Many college students want commencement speakers who are famous and some new student groups and Facebook pages suggest any kind of fame will do. George Washington University already has a commencement speaker for this year (New York City Mayor Michael Bloomberg). But students at the university have started a campaign to get Charlie Sheen as the 2012 commencement speaker, attracting considerable support on Facebook and Twitter (typical comment: "I don't want some stiff-ass politician boring me to death as I graduate"). The GW Hatchet, the student newspaper, has declared the movement "a satirical ploy." But the idea may be spreading. Other Facebook pages want Sheen to speak at commencement at the University of Georgia, the University of Missouri at Columbia and West Chester University in Pennsylvania.

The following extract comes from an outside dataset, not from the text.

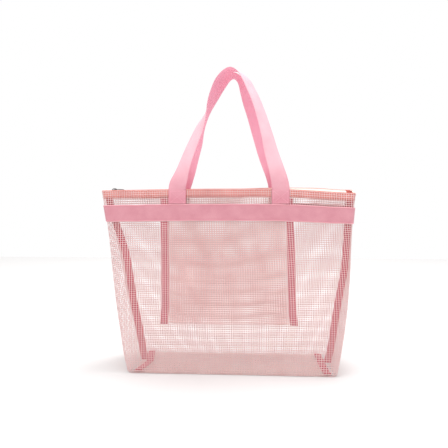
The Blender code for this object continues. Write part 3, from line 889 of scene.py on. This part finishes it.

While minority institutions remain crucial to educating minority students in science, they appear to be producing smaller proportions of new minority scientists than in the past, according to data released Wednesday by the National Science Foundation. In 2008, historically black colleges awarded 20 percent of the bachelor's degrees earned by black students in science and engineering, down from 26 percent in 2000. In 2008, colleges with high Latino enrollments awarded 32 percent of bachelor's degrees in science and engineering that went to Latino students, down from 35 percent in 2000.

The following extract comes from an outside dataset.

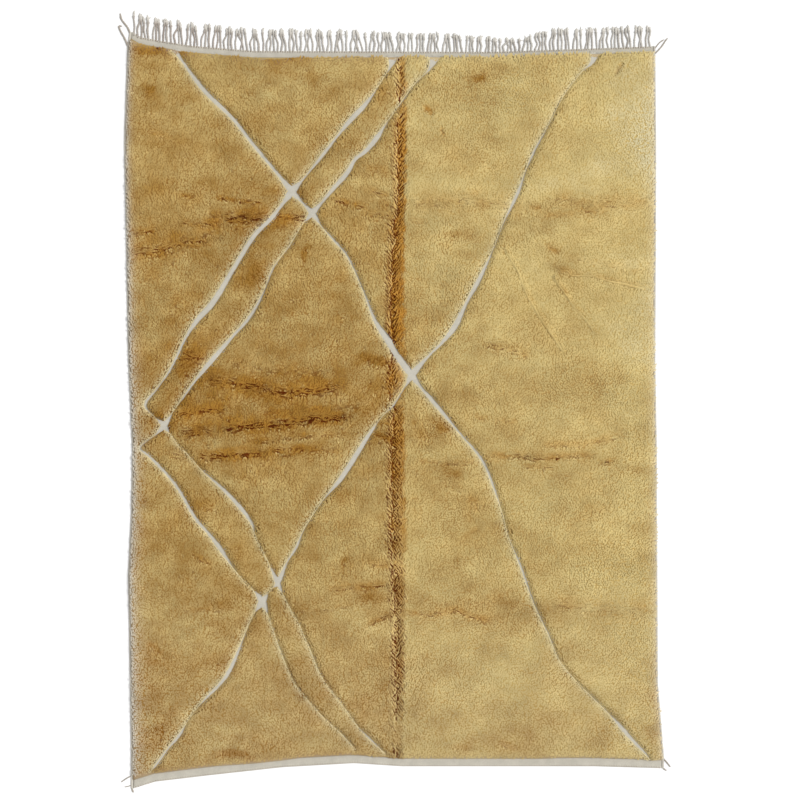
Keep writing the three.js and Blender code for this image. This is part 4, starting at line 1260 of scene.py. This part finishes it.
def twistedStrand(route, wide, rng, steps, rise=3.4, knot=None):
    # One two-ply yarn that comes off its backing and lies along the floor
    path = smoothPath([(x, y, 0) for x, y in route], 3)[:, :2]
    length = np.concatenate([[0], np.cumsum(np.linalg.norm(np.diff(path, axis=0), axis=1))])
    at = np.linspace(0, length[-1], steps)
    x, y = np.interp(at, length, path[:, 0]), np.interp(at, length, path[:, 1])
    t = at / length[-1]
    half = np.full(steps, wide / 2) * (1 + 0.07 * rng.normal(size=steps))
    if knot:  # the yarn opens out past its knot
        half *= 1 + 0.6 * np.exp(-((t - knot) / 0.05) ** 2) + 0.55 * np.exp(-((t - knot - 0.15) / 0.05) ** 2)
    half *= np.clip((1.03 - t) / 0.1, 0.3, 1)
    high = half * (0.85 - 0.25 * np.clip((t - 0.8) / 0.2, 0, 1))
    z = high + (rise - high[0]) * np.clip(1 - at / 14, 0, 1)
    turn = at / fringe["ply"] * math.pi + rng.uniform(0, 6)
    return np.stack([x, y, np.maximum(z, high + 0.05)], 1), half, high, turn, 0.34


def makeFringe():
    rng = np.random.default_rng(fringe["seed"])
    first = cloth["cordWide"] + fringe["inset"]
    count = round((cloth["wide"] - 2 * first) / fringe["pitch"]) + 1
    u = (first + (cloth["wide"] - 2 * first) * np.arange(count) / (count - 1)) / cloth["wide"]
    root, base = onCloth(u, np.ones(count))
    root = root + rng.normal(0, 1.5, count)
    group, ends = 0, np.zeros(count)
    while group < count:  # neighbours lean together in twos and threes
        members = np.arange(group, min(count, group + rng.choice([1, 2, 2, 3, 3, 4])))
        middle = root[members].mean() + rng.normal(0, 8) + 7 * math.sin(0.09 * group)
        ends[members] = middle + (root[members] - middle) * rng.uniform(0.35, 0.75)
        group = members[-1] + 1
    paths, wisps, tone, stain = [], [], [], []
    for x, y, end in zip(root, base, ends):
        long = float(readAt(fringe["lengths"], x)) * rng.uniform(0.9, 1.03)
        lean, bow = end - x + rng.normal(0, 2), rng.normal(0, 3.2)
        route = [(x, y - 4), (x + 0.2 * bow, y + 8), (x + lean * 0.25 + bow, y + long * 0.34),
                 (x + lean * 0.7 - 0.7 * bow, y + long * 0.66), (x + lean, y + long * 0.97)]
        knot = rng.uniform(*fringe["knot"])
        wide = fringe["wide"] * rng.uniform(0.85, 1.12)
        paths.append(twistedStrand(route, wide, rng, fringe["steps"], knot=knot))
        own = 0.45 + rng.normal(0, 0.1)
        pale = np.clip((np.linspace(0, 1, fringe["steps"]) - knot) / 0.08, 0, 1)
        tone.append(np.repeat(own + 0.3 * pale, fringe["sides"]))
        brown = rng.normal(0.1, 0.06) + np.interp(x, (-900, -300), (0.28, 0))
        stain.append(np.repeat(max(brown, 0) * (1 - 0.8 * pale), fringe["sides"]))
        for _ in range(fringe["frays"]):
            start = paths[-1][0][-4] + np.array([rng.normal(0, 2), rng.normal(-4, 3), 0])
            angle = math.pi / 2 + math.atan2(-lean, long) + rng.normal(0, 0.5)
            reach = rng.uniform(*fringe["frayLong"])
            s = np.linspace(0, 1, len(fringe["frayThins"]))
            curl = rng.normal(0, 2.5) * s * s
            line = np.stack([start[0] + reach * s * math.cos(angle) - curl * math.sin(angle),
                             start[1] + reach * s * math.sin(angle) + curl * math.cos(angle),
                             2.4 + rng.uniform(0, 1.5) - 1.2 * s], 1)
            half = 1.9 * fringe["frayThins"] * rng.uniform(0.8, 1.2)
            wisps.append((line, half, half * 0.7, 0 * s, 0.0))
    points, faces = tubes(paths, fringe["sides"])
    values = {"tone": np.concatenate(tone), "stain": np.concatenate(stain)}
    print("fringe strands", count)
    strands = buildMesh("fringe_strands", points, faces, fringeWool, values)
    points, faces = tubes(wisps, fringe["fraySides"])
    tone = np.repeat(rng.uniform(0.65, 0.95, len(wisps)), len(points) // len(wisps))
    values = {"tone": tone, "stain": np.zeros(len(points))}
    return strands, buildMesh("fringe_frays", points, faces, fringeWool, values)


weave = {"ribPitch": 1.5, "rib": 0.35, "columns": 261, "lumps": 0.25}


def makeBand(edge):
    sizes = endBands[edge]
    wide, ridge, ridgeWide, thick = sizes["wide"], sizes["ridge"], sizes["ridgeWide"], sizes["thick"]
    inward = np.arange(0, wide + 0.1, weave["ribPitch"])
    inward[-1] = wide
    u = np.linspace(0, 1, weave["columns"])[None]
    x, y = onCloth(u, sizes["at"], cloth["cordWide"] + cloth["gap"], **{edge: inward[:, None]})
    profile = np.interp(inward, [0, ridgeWide / 2, ridgeWide, wide], [ridge - 1.6, ridge - 0.8, thick, thick])
    ribs = weave["rib"] * np.cos(np.arange(len(inward)) * math.pi)
    z = profile[:, None] + ribs[:, None] + weave["lumps"] * softNoise(x, y, 9, 61)
    if edge == "top":  # rows run the other way there
        x, y, z = x[::-1], y[::-1], z[::-1]
    return closedGrid(f"{edge}_band_weave", x, y, 0, z, bandWool, evenYarn(z.size))


twining = {
    "seed": 43,
    "pitch": 5.2,
    "inset": 3.4,
    "slant": 1.1,
    "rings": ((-1, 0.25), (-0.45, 0.95), (0.45, 0.95), (1, 0.25)),  # along a stitch, how full it is there
    "sides": 5,
    "brown": {"long": (2.6, 3.6), "wide": 1.8},
    "ivory": {"long": (3.8, 4.8), "wide": (2.3, 2.9)},
    "high": 1.9,
}


def makeTwining(edge):
    # The row of slanted stitches along a band's outer edge, ivory and brown by turns
    rng = np.random.default_rng(twining["seed"])
    count = int(cloth["wide"] / twining["pitch"])
    sides, rings = twining["sides"], len(twining["rings"])
    u = (np.arange(count) + 0.5) / count
    x, y = onCloth(u, endBands[edge]["at"], cloth["cordWide"] + 3, **{edge: twining["inset"]})
    angle = np.arange(sides) * 2 * math.pi / sides
    slant = twining["slant"] if edge == "top" else -twining["slant"]
    ux, uy = math.cos(slant), math.sin(slant)
    points = np.zeros((count, rings, sides, 3))
    brown = np.arange(count) % 2
    long = np.where(brown, rng.uniform(*twining["brown"]["long"], count),
                    rng.uniform(*twining["ivory"]["long"], count))
    wide = np.where(brown, twining["brown"]["wide"], rng.uniform(*twining["ivory"]["wide"], count))
    for ring, (along, swell) in enumerate(twining["rings"]):
        centre = along * long[:, None]
        across = np.cos(angle) * swell * wide[:, None]
        up = np.sin(angle) * swell * twining["high"]
        points[:, ring, :, 0] = x[:, None] + centre * ux - across * uy
        points[:, ring, :, 1] = y[:, None] + centre * uy + across * ux
        points[:, ring, :, 2] = endBands[edge]["ridge"] - twining["high"] + up
    each = np.arange(count)[:, None, None] * rings * sides
    faces = [(each + part[:, ::-1]).reshape(-1, part.shape[1]) for part in ringFaces(rings, sides)]
    stain = np.repeat(brown * 0.85, rings * sides)
    tone = np.repeat(0.95 - 0.4 * brown + rng.normal(0, 0.1, count), rings * sides)
    values = {"tone": tone, "stain": stain}
    return buildMesh(f"{edge}_band_twining", points.reshape(-1, 3), faces, bandWool, values)


overcast = {
    "seed": 44,
    "steps": 1320,
    "wrap": 3,  # steps in each turn of the wool
    "half": (4.9, 3.4),
    "middle": 3.5,
    "slant": 2.2,
    "sides": 8,
    # the left cord is painted lighter than the right, as painted light against the shade it stands in
    "tone": {"left": 1.15, "right": 0.88},
    "endSteps": 22,
    "endRise": 3.5,
}


def makeSelvedge(side):
    # A cord of warps, overcast all along with wool
    rng = np.random.default_rng(overcast["seed"])
    steps, sides = overcast["steps"], overcast["sides"]
    v = np.linspace(0, 1, steps)
    x, y = onCloth(np.full(steps, 0.0 if side == "left" else 1.0), v, cloth["cordWide"] / 2)
    groove = np.arange(steps) % overcast["wrap"] == 0
    swell = np.where(groove, 0.84, 1.0) * (1 + 0.03 * rng.normal(size=steps))
    centre = np.stack([x, y, np.full(steps, overcast["middle"])], 1)
    wide, high = overcast["half"]
    points, faces = tubes([(centre, wide * swell, high * swell, np.zeros(steps), 0.0)], sides)
    lifted = points.reshape(-1, sides, 3)
    lifted[:, :, 1] += overcast["slant"] * np.cos(np.arange(sides) * 2 * math.pi / sides)[None]
    lifted[:, :, 2] = np.maximum(lifted[:, :, 2], 0)
    wraps = rng.normal(size=steps // overcast["wrap"] + 1).repeat(overcast["wrap"])[:steps]
    tone = np.repeat(overcast["tone"][side] + 0.1 * wraps, sides)
    # The grooves between wraps are painted darker, as painted shade
    values = {"tone": np.clip(tone - 0.25 * np.repeat(groove, sides), 0, 1.3), "stain": np.zeros(tone.size)}
    cord = buildMesh(f"{side}_overcast_cord", lifted.reshape(-1, 3), faces, cordWool, values)
    loose = [twistedStrand(route, wide, rng, overcast["endSteps"], overcast["endRise"])
             for wide, route in looseCords[side]]
    points, faces = tubes(loose, sides)
    values = evenYarn(len(points), 0.42, 0.25)
    return cord, buildMesh(f"{side}_loose_warps", points, faces, cordWool, values)


ground = {"columns": 74, "rows": 101, "thick": 3.0}


def makeGround():
    # The woven ground that the pile is knotted on, seen only from below
    u, v = np.meshgrid(np.linspace(0, 1, ground["columns"]), np.linspace(0, 1, ground["rows"]))
    gap = cloth["gap"]
    bottom, top = endBands["bottom"]["wide"] + gap, endBands["top"]["wide"] + gap
    x, y = onCloth(u, v, cloth["cordWide"] + gap, bottom, top)
    return closedGrid("woven_ground", x, y, 0, np.full(x.shape, ground["thick"]), backWool, evenYarn(x.size))


print("pile")
goldPile = makeGold()
ivoryPile = makeIvory()
ivoryLayer = makeIvoryBed()
pileBed = makeBed()
print("woven pieces")
wovenGround = makeGround()
bands = {edge: [makeBand(edge), makeTwining(edge)] for edge in endBands}
fringeYarns = makeFringe()
cords = {side: makeSelvedge(side) for side in looseCords}
others = []
for pieces, slot, node in (
    ([*goldPile, pileBed], "gold_pile", "pile_field"),
    ([ivoryPile, ivoryLayer, wovenGround], "woven_warp", "pile_field"),
    ([*bands["top"], *fringeYarns], "woven_warp", "top_end_band"),
    (bands["bottom"], "woven_warp", "bottom_end_band"),
    (cords["left"], "side_cord", "selvedge_left"),
    (cords["right"], "side_cord", "selvedge_right"),
):
    for piece in pieces:
        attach(piece, "root")
        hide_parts(node)
    others += [piece for piece in pieces if piece != wovenGround]

print("stage")
view = {"middle": (33.3, 29.2), "away": 8000, "lens": 86.4, "sensor": 36}
camera = bpy.data.objects.new("camera", bpy.data.cameras.new("camera"))
bpy.context.scene.collection.objects.link(camera)
camera.location = (view["middle"][0] * mm, view["middle"][1] * mm, view["away"] * mm)
camera.data.lens = view["lens"]
camera.data.sensor_width = view["sensor"]
camera.data.clip_end = 100
bpy.context.scene.camera = camera

light = {"from": (1.0, 0.3, 1.45), "strength": 2.35, "soft": 18, "world": 0.58}
key = bpy.data.objects.new("key_light", bpy.data.lights.new("key_light", "SUN"))
bpy.context.scene.collection.objects.link(key)
key.rotation_euler = Vector(light["from"]).to_track_quat("Z", "Y").to_euler()
key.data.energy = light["strength"]
key.data.angle = math.radians(light["soft"])
world = bpy.data.worlds.new("studio")
bpy.context.scene.world = world
world.use_nodes = True
world.node_tree.nodes["Background"].inputs["Color"].default_value = (1, 1, 1, 1)
world.node_tree.nodes["Background"].inputs["Strength"].default_value = light["world"]
bpy.context.scene.view_settings.view_transform = "Standard"

bpy.ops.object.select_all(action="DESELECT")
bpy.ops.mesh.primitive_plane_add(size=40, location=(0, 0, 0))
floor = bpy.context.object
floor.name = "floor"
floorPaint = bpy.data.materials.new("floor_paint")
floorPaint.use_nodes = True
floorPaint.node_tree.nodes["Principled BSDF"].inputs["Base Color"].default_value = (0.93, 0.93, 0.93, 1)
floorPaint.node_tree.nodes["Principled BSDF"].inputs["Roughness"].default_value = 0.9
floor.data.materials.append(floorPaint)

More than 200 students staged a sit-in in the administration building at Dickinson College to protest what they view as insufficient policies to prevent sexual assaults, The Philadelphia Inquirer reported. Students said that they were frustrated by the slow and non-public response of the college to allegations of sexual assault -- with several of the incidents involving women who said they knew their attackers. College officials said that they in fact have most of the policies that students are demanding and take all such allegations seriously, but that cases of "acquaintance rape" can be difficult to investigate.

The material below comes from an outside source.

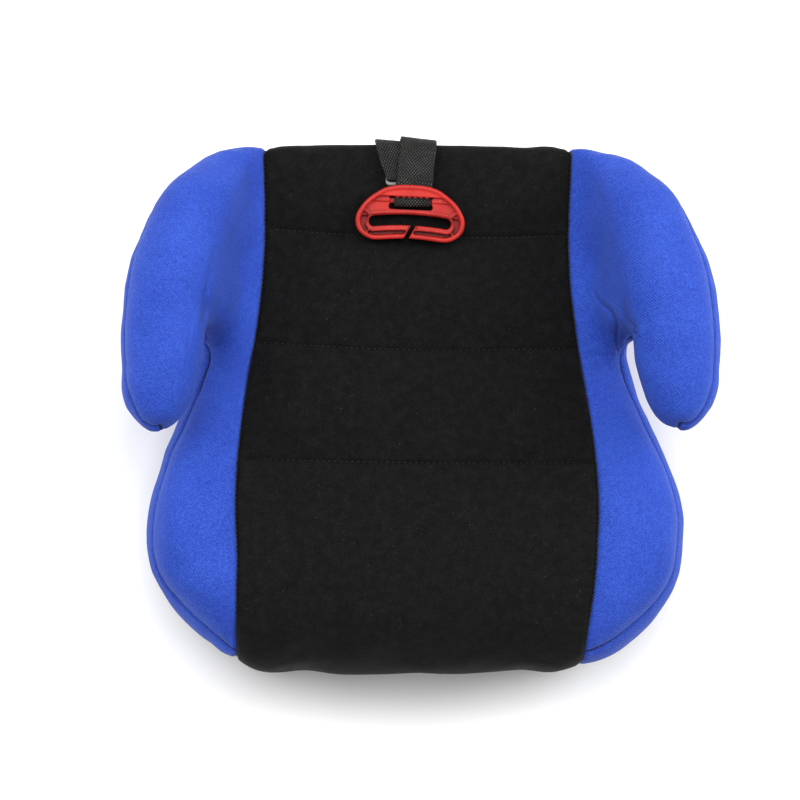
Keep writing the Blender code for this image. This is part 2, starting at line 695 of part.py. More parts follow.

Higher education groups stepped up their campaign Wednesday against the latest round of regulatory steps made by the U.S. Education Department. In a letter to Education Secretary Arne Duncan, 60 college associations urged the department to withdraw its October 2010 rule that would require states to specifically authorize institutions to offer postsecondary education, to have a process whereby an institution can be subject to adverse action by the state, and to have a process to review and act on complaints. According to the groups’ letter, rather than address their earlier concerns that the rule encouraged state "overreach" in regulating independent colleges, the Education Department added in the final rule an "entirely new and problematic provision regulating distance education programs." The state authorization rule is the second that the groups have urged the department to withdraw; the first was on a new federal definition of the credit hour.
President Obama on Wednesday signed legislation that funds the federal government through the middle of March, averting a threatened government shutdown but cutting several programs, including the $64 million Leveraging Educational Assistance Partnership Program, which provides federal matching funds to states that provide need-based financial aid to students. The measure also cuts $129 million in earmarked funds distributed in 2010 through the Fund for the Improvement of Postsecondary Education. But it does no damage to the Pell Grant Program.